As to the secondary finding of the trial court, that former wife was no longer entitled to rehabilitative alimony because she breached the property settlement agreement, we agree. We do find that her failure to look for a job breached the provision of the agreement which required that she endeavor to obtain similar paying full time employment. Because this breach in and of itself would have been enough to terminate former wife’s rehabilitative alimony, the general master’s further consideration of the former wife’s remarriage does not render invalid her recommendation to terminate rehabilitative alimony.

Therefore, we affirm the decision of the trial court on the basis that there was a breach of the property settlement agreement.

DELL, C.J., and HERSEY, GLICKSTEIN, WARNER, KLEIN, PARIENTE and STEVENSON, JJ., concur.

GUNTHER, J., concurs specially with opinion in which STONE and FARMER, JJ., concur.

GUNTHER, Judge,

concurring specially.

Although I agree with the result reached by the majority, I write separately to address the issue of whether rehabilitative alimony automatically terminates upon the remarriage of the recipient spouse. In my opinion, the remarriage of a recipient spouse should terminate rehabilitative alimony as a matter of law.

The facts of the instant case need no repeating as they are sufficiently presented in the majority opinion. Case law and policy considerations, however, support the theory that the general master’s ruling can be upheld on the proposition that the former wife’s remarriage automatically terminated her rehabilitative alimony.

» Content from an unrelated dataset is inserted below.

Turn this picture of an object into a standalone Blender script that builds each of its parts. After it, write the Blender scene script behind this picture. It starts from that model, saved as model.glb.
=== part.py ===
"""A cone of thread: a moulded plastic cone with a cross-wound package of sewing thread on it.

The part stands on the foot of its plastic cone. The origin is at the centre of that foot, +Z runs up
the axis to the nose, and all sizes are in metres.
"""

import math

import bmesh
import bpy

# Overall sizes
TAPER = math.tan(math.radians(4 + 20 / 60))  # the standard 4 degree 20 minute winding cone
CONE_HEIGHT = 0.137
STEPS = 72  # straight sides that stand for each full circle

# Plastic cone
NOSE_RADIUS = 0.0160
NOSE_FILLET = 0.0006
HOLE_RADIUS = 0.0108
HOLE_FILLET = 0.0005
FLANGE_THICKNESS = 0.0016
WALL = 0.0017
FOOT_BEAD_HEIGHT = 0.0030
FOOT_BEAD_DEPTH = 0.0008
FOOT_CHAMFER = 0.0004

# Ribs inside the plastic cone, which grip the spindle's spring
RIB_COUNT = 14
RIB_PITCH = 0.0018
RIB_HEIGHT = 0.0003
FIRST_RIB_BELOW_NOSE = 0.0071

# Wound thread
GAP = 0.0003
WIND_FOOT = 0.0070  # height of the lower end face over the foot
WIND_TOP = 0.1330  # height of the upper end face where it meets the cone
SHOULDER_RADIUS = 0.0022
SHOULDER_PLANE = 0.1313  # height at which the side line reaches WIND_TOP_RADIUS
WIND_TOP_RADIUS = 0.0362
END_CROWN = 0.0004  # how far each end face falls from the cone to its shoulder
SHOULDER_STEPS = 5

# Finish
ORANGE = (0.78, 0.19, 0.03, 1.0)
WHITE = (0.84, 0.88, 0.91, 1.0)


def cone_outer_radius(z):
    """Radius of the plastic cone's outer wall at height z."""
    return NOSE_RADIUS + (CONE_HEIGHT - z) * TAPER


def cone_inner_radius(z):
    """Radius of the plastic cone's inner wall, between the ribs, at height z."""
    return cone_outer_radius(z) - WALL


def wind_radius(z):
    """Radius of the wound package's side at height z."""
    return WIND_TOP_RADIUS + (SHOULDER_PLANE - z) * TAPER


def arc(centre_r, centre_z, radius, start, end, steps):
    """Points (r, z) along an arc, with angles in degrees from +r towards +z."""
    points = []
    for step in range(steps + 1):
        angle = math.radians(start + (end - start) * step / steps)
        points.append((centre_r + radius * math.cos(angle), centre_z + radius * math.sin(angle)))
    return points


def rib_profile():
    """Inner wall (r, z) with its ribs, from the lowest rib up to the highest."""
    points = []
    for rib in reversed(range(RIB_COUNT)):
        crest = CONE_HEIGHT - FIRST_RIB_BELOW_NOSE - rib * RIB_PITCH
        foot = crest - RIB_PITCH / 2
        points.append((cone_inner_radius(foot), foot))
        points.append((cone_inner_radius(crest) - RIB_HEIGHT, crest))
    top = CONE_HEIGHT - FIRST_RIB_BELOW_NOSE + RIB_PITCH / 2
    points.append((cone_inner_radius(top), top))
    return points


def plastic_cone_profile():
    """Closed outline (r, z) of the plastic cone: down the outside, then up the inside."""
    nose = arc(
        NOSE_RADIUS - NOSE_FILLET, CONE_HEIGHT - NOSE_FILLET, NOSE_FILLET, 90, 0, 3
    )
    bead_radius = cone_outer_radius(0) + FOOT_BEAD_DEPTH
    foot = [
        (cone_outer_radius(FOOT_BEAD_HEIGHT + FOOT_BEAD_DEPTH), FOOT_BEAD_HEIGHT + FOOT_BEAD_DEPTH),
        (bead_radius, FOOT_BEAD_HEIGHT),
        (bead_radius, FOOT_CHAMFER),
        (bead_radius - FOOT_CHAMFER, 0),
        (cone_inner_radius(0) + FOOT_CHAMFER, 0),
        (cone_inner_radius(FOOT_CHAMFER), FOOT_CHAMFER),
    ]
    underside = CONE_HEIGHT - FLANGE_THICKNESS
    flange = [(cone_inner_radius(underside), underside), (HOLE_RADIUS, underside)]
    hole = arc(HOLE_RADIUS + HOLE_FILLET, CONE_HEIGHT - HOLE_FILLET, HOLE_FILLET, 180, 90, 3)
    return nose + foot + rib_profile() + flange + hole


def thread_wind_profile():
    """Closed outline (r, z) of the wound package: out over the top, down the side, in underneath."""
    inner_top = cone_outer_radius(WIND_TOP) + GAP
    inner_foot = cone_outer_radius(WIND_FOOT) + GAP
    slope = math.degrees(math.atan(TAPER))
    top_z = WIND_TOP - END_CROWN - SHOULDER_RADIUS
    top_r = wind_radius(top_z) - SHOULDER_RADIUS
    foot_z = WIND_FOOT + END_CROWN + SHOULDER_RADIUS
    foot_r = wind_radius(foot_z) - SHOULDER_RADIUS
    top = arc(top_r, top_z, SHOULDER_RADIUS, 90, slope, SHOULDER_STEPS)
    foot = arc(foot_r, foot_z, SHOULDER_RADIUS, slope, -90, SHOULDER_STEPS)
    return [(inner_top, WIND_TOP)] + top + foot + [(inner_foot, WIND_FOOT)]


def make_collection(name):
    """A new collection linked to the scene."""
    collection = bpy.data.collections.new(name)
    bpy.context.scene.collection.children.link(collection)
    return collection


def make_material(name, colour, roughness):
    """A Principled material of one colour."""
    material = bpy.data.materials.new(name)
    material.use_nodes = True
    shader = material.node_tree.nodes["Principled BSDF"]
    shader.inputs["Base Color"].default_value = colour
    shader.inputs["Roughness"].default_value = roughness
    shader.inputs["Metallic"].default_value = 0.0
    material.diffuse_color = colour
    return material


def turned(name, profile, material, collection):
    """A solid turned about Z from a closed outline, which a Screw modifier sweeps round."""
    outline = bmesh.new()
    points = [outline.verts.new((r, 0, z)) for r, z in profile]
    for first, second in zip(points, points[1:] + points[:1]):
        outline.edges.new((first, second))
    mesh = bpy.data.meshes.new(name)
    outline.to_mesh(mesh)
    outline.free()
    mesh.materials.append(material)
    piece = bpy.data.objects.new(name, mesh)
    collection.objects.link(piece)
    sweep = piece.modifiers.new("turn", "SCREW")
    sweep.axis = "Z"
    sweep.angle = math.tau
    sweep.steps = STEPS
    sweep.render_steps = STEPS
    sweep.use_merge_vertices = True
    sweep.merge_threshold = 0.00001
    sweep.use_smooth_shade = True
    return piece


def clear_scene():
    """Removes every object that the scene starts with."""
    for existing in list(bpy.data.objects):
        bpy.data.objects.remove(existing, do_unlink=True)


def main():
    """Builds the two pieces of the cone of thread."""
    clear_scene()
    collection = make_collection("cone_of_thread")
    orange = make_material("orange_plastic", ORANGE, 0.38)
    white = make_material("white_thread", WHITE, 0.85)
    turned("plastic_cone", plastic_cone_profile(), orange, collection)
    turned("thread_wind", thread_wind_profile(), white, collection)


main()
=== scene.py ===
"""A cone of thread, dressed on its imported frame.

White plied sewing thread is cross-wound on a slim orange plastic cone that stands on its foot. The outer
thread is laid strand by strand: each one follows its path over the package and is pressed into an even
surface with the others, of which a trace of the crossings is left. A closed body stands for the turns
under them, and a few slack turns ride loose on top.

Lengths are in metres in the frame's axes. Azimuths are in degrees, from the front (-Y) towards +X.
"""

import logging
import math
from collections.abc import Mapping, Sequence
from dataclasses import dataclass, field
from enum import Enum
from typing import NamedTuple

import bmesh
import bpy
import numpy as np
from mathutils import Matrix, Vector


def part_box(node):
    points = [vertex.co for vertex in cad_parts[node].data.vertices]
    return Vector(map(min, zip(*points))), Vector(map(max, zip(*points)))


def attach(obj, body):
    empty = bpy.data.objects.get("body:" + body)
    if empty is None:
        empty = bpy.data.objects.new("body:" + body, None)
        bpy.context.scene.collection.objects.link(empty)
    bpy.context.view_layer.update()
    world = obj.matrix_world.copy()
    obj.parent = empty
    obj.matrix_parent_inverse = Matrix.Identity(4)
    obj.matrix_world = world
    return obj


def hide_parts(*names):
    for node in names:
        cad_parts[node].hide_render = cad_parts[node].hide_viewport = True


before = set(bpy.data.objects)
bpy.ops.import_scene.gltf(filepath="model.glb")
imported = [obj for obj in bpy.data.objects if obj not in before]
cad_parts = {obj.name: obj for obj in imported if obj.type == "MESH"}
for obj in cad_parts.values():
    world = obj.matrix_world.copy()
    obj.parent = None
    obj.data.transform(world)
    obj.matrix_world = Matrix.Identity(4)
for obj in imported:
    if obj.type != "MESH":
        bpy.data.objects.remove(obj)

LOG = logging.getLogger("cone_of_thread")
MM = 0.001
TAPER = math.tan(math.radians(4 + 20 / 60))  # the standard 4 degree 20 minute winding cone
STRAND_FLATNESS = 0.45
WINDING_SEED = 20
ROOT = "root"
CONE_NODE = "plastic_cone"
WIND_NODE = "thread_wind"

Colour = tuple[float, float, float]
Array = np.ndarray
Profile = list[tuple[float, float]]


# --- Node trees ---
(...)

In Richter v. Richter, 344 So.2d 889 (Fla. 4th DCA 1977), without a factual discussion or analysis, this court simply held, inter alia, “that the trial court improperly ordered that the rehabilitative alimony awarded to wife continued regardless of her remarriage.” In reversing the trial court, this court cited Blackmon v. Blackmon, 307 So.2d 887 (Fla. 3d DCA 1974). In Blackmon, the majority commented that the parties had stipulated that the wife’s subsequent marriage was to a gentleman possessed of ample funds to support her, thereby implying she no longer had a need for rehabilitative alimony. The court further commented “that the Florida courts have recognized the right of a trial court to modify rehabilitative alimony when the circumstances of the parties have changed.” Id. at 888. In reversing the trial court’s order that converted the former wife’s rehabilitative alimony to lump sum alimony upon her marriage, the Blackmon opinion implicit-r ly held that remarriage is a substantial material change of circumstances which results in the termination of all rehabilitative alimony.

After this court’s Richter opinion, however, the third district in Karch v. Hoffman, 534 So.2d 1229 (Fla. 3d DCA 1988), clarified its Blackmon opinion and stated:

We do not read Blackmon to automatically terminate rehabilitative alimony on remarriage. In Blackmon the court found a change of circumstances which could have been the remarriage “to a gentleman possessed of ample funds to support [the ex-wife],” rather than the mere fact of a remarriage. Other districts in Florida are in accord. See Frye v. Frye, 385 So.2d 1383 (Fla. 2d DCA 1980) (unless the parties specifically agree, rehabilitative alimony does not necessarily terminate on the remarriage of the recipient)
However, resolution of the remarriage-rehabilitative alimony controversy may be reserved for another day ... [W]e are of the view that the award is, in effect, a form of additional child support.

Karch, 534 So.2d at 1230. Nonetheless, I would conclude that this court’s Richter opinion, written before Karch v. Hoffman, aligned this court with the proposition that rehabilitative alimony is automatically terminated, as a matter of law, upon the remarriage of the recipient spouse.

Our sister courts have addressed this issue in various cases. In Owens v. Owens, 559 So.2d 321 (Fla. 1st DCA 1990), the first district stated that the third district’s Karch opinion’s characterization of Blackmon suggested that there was no ease law explicitly holding that rehabilitative alimony automatically terminates upon remarriage of the recipient spouse. Owens, 559 So.2d at 323. Contending that there was no case law to the contrary, the Owens court believed that it would be unwise to require automatic termination of rehabilitative alimony upon remarriage of the recipient spouse. The Owens majority concluded that the better approach would be to require a paying spouse to show a material and substantial change in circumstances. Id. Along the same line is the second district’s opinion in Frye v. Frye, 385 So.2d 1383 (Fla. 2d DCA 1980). Reasoning that rehabilitative alimony is paid for a specific purpose not necessarily related to the recipient spouse’s remarriage, the Frye court held that remarriage will not terminate rehabilitative alimony absent a showing of a change in economic circumstances. Frye, 385 So.2d at 1389-1390.

I disagree with the conclusions reached in Owens and Frye. In my view, remarriage of the recipient spouse, standing alone, is a material and substantial change in circumstances. As such, I align myself with the view expressed in Judge Grimes’ dissenting opinion in Frye:

The law of Florida has always been that permanent alimony automatically terminates upon remarriage of the recipient spouse. I can see no meaningful distinction between permanent and rehabilitative alimony which would require a different result when the remarriage of the spouse receiving alimony occurs. The arguments advanced by Judge Campbell to support the contention that rehabilitative alimony should not automatically terminate upon remarriage would appear to be equally applicable to permanent alimony. Until the rule with respect to permanent alimony is changed, I believe that rehabilitative alimony automatically terminates upon the remarriage of the recipient spouse ... [T]he Supreme Court said as much in Canakaris [v. Canakaris, 382 So.2d 1197 (Fla.1980) ].

Frye, 385 So.2d at 1390.

I likewise can see no meaningful distinction between permanent and rehabilitative alimony which would dictate a different result when the remarriage of the recipient spouse occurs. Permanent alimony terminates upon remarriage because the obligation to provide the needy spouse with the basic necessities of life has shifted to another. The duty to rehabilitate so too should shift. Accordingly, I would hold that upon remarriage of a recipient spouse, rehabilitative alimony terminates as a matter of law.